In 1991, he began contributing crime stories to the Dark Horse Comics anthology series Dark Horse Presents, a comic he would continue to contribute to intermittently throughout the decade. Among those contributions was the three part serial "An Accidental Death" (Dark Horse Presents #65–67), a collaboration with artist Eric Shanower, which garnered the two a 1993 Eisner Award nomination.

In 1997, he began to publish his cartoonist work through the small press publisher Alternative Comics. In the one-off At the Seams, a romantic triangle is explored through three stories which each depict a different participant's point-of-view.[3] The comic was a 1997 Ignatz Award nominee for Outstanding Graphic Novel or Collection. His other work for Alternative Comics, the humorous and experimental Detour No. 1, was to be the first issue of a series, though only one issue was published.[4] Detour was nominated for the "Best New Series" Harvey Award in 1998.

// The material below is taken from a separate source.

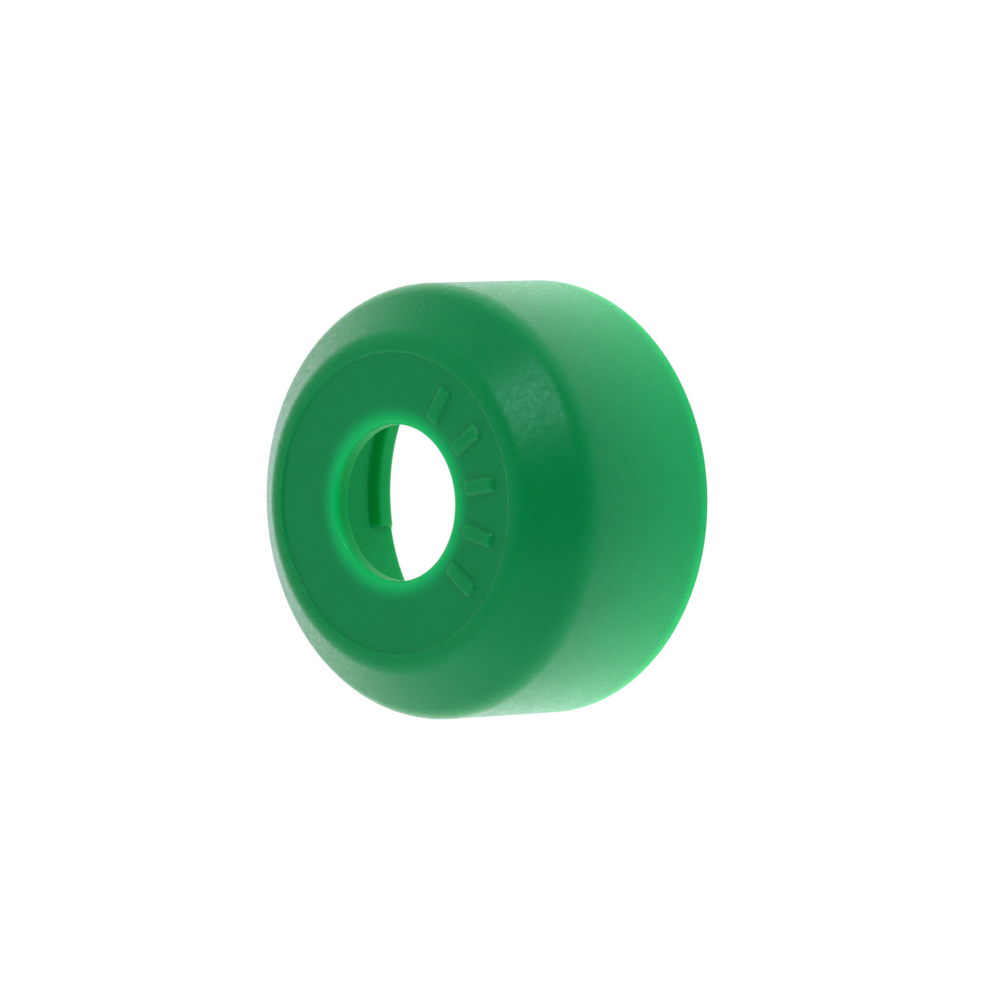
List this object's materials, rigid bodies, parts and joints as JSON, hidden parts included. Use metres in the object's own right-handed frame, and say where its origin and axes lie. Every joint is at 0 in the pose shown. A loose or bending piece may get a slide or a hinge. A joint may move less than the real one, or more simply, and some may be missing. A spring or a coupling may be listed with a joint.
{
  "type": "collet cover",
  "caption": "Round clip-on plastic cover for a push-fit tube fitting: flat chamfered front with a tube hole, plain skirt, open back and inside snap lugs.",
  "frame": {"origin": "centre of the rear rim, on the plane that the cap stands on", "axes": "+Z along the tube hole's axis, out of the front wall; the raised marks are centred on -Y"},
  "size_m": [0.012, 0.012, 0.0062],
  "materials": {
    "cover_plastic": "green acetal, fine spark-eroded mould texture, thin edges glow with light"
  },
  "bodies": {
    "root": {"collet_cover": "cover_plastic"}
  },
  "joints": []
}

The Fall, a graphic novel that was written by Brubaker and illustrated by Berlin creator Jason Lutes was published by Drawn and Quarterly in 2001. This work had previously been anthologized in five parts in Dark Horse Presents in 1998. The story involved a convenience store clerk who gets involved in a ten-year-old murder mystery after he uses a stolen credit card. In 2004 IDW Publishing announced that Brubaker and artist Sean Phillips would collaborate on a creator owned pirate series titled Black Sails for them.[5] That series has not yet been published and The Fall is the last independent comic book work by Brubaker to date.

DC Comics[edit]

Predating Brubaker's Alternative Comics work by two years, Vertigo Visions: Prez, Smells Like Teen President (1995) was Brubaker's first work for one of the two major American comic book publishers. Published by DC Comics' "mature readers" imprint Vertigo, the comic was a broad political satire which revamped an obscure 1970s Joe Simon creation. Brubaker worked with his "An Accidental Death" collaborator, artist Eric Shanower, again on the comic.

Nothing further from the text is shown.